— start of Data supplied —

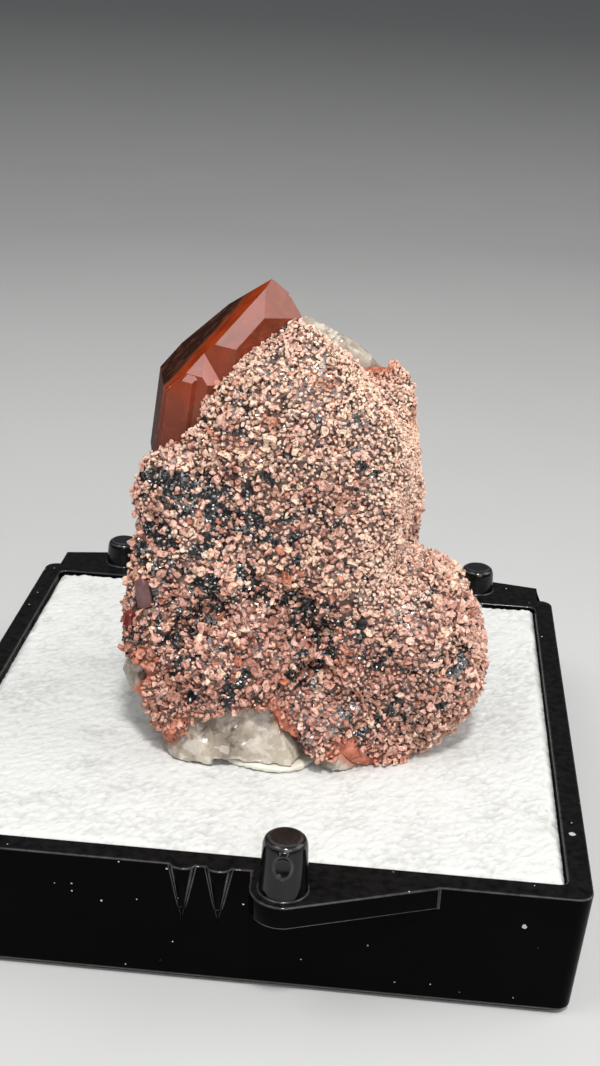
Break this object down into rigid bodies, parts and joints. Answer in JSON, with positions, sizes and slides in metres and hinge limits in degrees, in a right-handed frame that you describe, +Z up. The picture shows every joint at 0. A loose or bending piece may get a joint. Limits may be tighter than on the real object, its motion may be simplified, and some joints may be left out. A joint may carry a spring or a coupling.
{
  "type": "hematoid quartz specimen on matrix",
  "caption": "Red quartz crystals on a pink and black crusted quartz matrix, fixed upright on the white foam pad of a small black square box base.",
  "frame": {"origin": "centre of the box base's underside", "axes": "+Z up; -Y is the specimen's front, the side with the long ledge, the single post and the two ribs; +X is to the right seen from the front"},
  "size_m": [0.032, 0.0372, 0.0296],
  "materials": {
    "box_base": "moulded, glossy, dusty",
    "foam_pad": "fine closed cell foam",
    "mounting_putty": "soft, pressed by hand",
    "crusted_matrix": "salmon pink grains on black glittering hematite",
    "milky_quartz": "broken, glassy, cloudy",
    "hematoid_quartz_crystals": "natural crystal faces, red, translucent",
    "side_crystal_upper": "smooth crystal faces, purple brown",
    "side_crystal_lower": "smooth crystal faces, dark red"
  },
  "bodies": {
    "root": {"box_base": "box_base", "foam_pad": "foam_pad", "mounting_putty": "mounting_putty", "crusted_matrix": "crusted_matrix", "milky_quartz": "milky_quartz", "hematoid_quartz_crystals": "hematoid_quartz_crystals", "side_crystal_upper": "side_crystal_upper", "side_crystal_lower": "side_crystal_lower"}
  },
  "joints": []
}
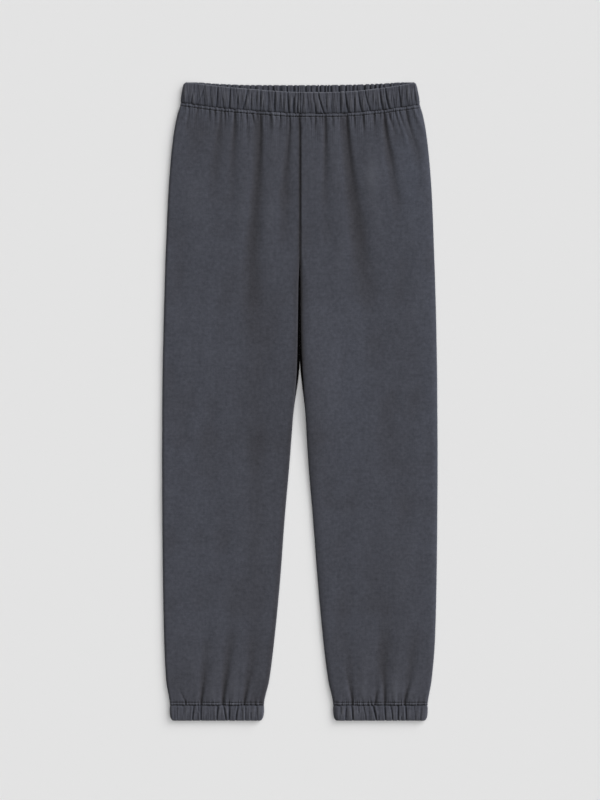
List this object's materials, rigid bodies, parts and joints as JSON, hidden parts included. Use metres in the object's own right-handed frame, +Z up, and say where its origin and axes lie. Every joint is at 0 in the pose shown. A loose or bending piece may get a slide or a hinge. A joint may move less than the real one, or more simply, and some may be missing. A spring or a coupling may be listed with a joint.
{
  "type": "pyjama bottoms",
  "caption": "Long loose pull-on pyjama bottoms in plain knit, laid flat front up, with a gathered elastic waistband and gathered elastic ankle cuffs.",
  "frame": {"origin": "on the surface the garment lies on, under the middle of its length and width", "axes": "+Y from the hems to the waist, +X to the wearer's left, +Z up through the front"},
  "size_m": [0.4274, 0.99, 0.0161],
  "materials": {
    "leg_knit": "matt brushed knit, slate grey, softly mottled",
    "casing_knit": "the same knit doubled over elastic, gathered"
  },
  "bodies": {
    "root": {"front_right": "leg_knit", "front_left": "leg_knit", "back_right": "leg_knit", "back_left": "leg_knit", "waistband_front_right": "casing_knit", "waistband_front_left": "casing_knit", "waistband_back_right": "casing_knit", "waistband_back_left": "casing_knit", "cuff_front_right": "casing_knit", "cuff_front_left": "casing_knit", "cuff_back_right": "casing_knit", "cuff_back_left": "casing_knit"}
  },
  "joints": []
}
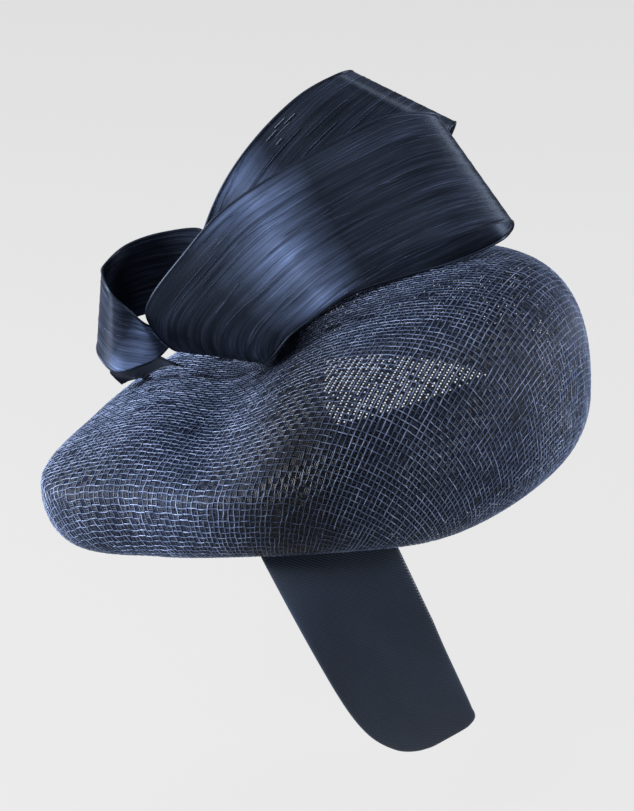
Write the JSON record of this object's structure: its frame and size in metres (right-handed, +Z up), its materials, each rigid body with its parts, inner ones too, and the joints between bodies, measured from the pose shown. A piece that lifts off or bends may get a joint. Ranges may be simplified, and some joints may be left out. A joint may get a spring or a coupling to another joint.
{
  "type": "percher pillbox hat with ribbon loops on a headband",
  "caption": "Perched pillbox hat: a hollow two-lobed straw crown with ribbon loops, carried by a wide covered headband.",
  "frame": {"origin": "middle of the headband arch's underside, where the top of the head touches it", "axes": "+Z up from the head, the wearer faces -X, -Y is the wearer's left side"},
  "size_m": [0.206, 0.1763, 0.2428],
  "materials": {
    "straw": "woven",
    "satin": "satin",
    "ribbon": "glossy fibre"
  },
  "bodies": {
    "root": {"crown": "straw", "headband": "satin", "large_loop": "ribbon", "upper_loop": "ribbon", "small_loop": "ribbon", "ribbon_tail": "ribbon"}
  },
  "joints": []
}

— end of Data supplied —
— start of Data supplied —

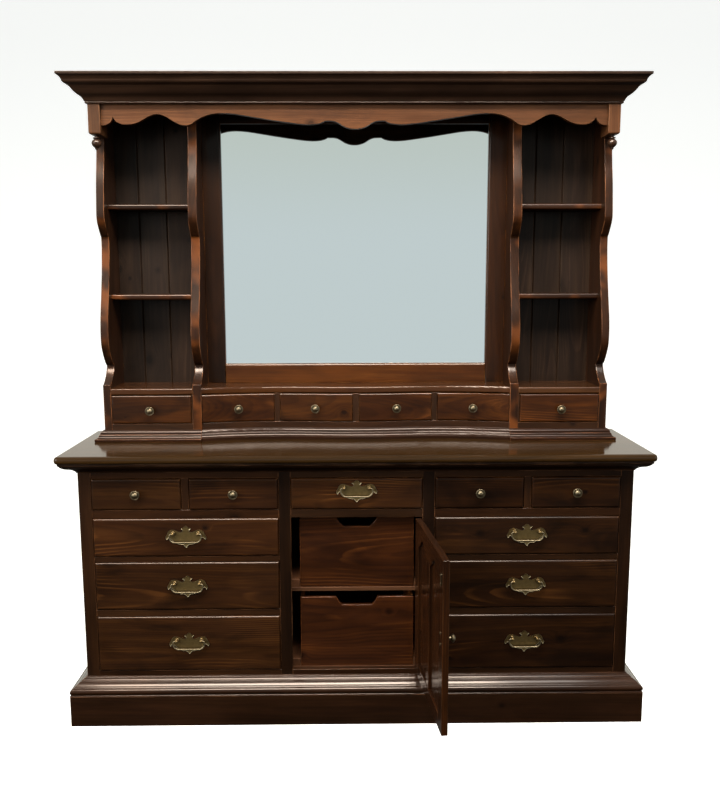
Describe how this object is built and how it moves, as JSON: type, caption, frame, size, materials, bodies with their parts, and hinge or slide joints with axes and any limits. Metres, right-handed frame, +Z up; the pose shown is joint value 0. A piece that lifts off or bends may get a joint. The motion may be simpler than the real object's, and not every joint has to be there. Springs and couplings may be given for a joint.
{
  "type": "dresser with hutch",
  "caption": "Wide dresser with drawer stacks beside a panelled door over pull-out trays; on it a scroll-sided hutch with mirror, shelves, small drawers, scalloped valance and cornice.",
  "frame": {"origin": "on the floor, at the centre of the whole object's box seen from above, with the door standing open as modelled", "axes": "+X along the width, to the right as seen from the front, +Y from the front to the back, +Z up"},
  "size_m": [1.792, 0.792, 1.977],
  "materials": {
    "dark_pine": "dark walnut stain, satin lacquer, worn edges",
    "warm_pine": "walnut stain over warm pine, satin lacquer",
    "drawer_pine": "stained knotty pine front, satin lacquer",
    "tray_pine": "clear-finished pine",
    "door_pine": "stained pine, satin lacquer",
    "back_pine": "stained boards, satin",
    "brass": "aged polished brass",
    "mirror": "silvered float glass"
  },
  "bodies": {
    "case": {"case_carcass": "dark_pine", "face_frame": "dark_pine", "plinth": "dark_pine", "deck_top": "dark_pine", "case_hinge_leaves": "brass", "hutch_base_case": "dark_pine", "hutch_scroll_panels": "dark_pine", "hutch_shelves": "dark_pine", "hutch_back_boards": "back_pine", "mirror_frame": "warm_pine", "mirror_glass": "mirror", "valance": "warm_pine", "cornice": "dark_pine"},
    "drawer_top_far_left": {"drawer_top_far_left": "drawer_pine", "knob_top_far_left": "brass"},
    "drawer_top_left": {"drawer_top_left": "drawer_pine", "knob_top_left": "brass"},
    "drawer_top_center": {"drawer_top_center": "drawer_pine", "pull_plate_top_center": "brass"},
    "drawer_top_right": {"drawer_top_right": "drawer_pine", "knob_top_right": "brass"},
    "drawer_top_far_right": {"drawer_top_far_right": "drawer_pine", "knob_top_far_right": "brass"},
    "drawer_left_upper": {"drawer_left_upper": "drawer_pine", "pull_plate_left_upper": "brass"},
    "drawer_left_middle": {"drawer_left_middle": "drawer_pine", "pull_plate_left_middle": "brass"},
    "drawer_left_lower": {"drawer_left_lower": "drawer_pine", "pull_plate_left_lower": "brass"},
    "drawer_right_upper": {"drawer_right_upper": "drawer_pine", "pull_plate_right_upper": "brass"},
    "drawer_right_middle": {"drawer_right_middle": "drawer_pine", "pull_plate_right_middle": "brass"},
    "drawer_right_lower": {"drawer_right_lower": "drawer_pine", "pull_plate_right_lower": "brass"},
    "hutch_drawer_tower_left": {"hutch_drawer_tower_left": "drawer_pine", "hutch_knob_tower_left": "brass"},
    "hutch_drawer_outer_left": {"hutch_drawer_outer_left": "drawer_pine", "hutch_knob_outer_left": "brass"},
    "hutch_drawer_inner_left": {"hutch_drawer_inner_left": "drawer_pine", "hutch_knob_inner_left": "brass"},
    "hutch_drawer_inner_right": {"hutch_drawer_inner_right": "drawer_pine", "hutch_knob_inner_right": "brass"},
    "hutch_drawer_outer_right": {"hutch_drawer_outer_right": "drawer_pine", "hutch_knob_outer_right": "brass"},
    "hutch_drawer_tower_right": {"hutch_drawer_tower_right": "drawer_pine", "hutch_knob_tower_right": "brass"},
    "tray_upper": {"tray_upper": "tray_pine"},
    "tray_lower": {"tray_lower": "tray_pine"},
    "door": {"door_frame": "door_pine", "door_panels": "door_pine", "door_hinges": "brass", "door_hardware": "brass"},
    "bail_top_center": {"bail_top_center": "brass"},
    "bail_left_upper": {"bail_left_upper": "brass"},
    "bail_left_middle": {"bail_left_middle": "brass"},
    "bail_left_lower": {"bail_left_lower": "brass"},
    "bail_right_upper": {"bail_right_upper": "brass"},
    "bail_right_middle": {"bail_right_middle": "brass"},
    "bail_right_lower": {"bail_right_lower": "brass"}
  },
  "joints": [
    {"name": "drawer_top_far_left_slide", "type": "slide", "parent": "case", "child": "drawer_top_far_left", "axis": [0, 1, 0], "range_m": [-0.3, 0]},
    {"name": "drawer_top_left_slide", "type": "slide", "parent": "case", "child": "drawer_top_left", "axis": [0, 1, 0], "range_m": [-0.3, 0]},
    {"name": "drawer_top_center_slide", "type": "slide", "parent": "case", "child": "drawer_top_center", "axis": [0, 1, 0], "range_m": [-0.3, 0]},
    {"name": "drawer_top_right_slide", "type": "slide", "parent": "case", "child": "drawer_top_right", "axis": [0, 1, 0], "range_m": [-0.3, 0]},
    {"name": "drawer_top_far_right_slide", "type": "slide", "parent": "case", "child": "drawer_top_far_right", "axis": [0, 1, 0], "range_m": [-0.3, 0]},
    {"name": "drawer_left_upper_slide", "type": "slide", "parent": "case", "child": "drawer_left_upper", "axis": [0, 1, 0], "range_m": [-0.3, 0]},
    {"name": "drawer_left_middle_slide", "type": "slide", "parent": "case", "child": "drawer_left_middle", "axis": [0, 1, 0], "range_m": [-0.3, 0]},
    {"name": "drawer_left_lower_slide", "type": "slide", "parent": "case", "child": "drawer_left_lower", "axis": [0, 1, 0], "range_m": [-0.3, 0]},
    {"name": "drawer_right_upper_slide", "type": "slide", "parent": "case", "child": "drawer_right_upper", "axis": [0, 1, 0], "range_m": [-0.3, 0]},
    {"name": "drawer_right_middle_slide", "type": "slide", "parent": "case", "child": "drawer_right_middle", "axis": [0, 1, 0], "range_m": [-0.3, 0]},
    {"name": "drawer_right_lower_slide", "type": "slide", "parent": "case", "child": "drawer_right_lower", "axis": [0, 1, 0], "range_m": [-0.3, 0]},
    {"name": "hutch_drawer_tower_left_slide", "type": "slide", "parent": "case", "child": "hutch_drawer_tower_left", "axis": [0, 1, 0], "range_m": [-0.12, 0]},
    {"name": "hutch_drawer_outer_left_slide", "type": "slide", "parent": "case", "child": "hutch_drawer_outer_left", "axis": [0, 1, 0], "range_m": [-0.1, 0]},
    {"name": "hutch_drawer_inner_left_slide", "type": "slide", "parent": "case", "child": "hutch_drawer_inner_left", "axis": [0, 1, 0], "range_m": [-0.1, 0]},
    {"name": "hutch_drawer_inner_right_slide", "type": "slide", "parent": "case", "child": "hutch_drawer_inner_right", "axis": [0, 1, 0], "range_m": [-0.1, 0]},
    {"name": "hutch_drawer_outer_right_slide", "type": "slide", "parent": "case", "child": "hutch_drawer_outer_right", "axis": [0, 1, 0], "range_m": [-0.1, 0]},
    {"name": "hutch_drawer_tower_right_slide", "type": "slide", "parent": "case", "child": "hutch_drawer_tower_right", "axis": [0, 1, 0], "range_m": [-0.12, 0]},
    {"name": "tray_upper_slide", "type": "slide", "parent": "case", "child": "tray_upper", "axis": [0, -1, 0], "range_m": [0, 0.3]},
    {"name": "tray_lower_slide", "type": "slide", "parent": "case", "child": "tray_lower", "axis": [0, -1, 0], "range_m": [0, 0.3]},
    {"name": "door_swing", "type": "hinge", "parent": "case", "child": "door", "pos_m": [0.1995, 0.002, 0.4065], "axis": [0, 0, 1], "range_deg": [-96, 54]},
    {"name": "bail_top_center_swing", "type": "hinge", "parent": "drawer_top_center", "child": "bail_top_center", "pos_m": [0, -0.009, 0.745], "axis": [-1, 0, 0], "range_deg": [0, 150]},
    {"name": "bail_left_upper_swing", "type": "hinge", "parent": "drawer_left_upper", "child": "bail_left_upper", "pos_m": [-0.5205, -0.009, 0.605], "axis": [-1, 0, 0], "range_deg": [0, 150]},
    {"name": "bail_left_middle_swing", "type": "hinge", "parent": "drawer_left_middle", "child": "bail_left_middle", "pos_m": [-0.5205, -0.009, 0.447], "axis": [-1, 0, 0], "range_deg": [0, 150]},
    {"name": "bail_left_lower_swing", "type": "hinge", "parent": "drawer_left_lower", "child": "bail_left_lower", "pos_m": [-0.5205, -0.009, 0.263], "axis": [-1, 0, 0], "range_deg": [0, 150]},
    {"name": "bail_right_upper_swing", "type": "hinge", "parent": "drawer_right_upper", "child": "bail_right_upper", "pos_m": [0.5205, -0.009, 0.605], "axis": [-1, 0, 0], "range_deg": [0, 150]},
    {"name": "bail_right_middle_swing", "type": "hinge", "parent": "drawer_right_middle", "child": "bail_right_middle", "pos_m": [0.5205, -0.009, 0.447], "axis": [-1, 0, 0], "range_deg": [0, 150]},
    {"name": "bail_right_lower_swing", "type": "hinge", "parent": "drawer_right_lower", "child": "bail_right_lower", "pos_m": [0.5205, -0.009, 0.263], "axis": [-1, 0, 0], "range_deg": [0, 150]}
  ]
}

— end of Data supplied —

#### Description of the task:
Pick out the lines containing the string "bends".

#### Output of the task:
Write the JSON record of this object's structure: its frame and size in metres (right-handed, +Z up), its materials, each rigid body with its parts, inner ones too, and the joints between bodies, measured from the pose shown. A piece that lifts off or bends may get a joint. Ranges may be simplified, and some joints may be left out. A joint may get a spring or a coupling to another joint.
Describe how this object is built and how it moves, as JSON: type, caption, frame, size, materials, bodies with their parts, and hinge or slide joints with axes and any limits. Metres, right-handed frame, +Z up; the pose shown is joint value 0. A piece that lifts off or bends may get a joint. The motion may be simpler than the real object's, and not every joint has to be there. Springs and couplings may be given for a joint.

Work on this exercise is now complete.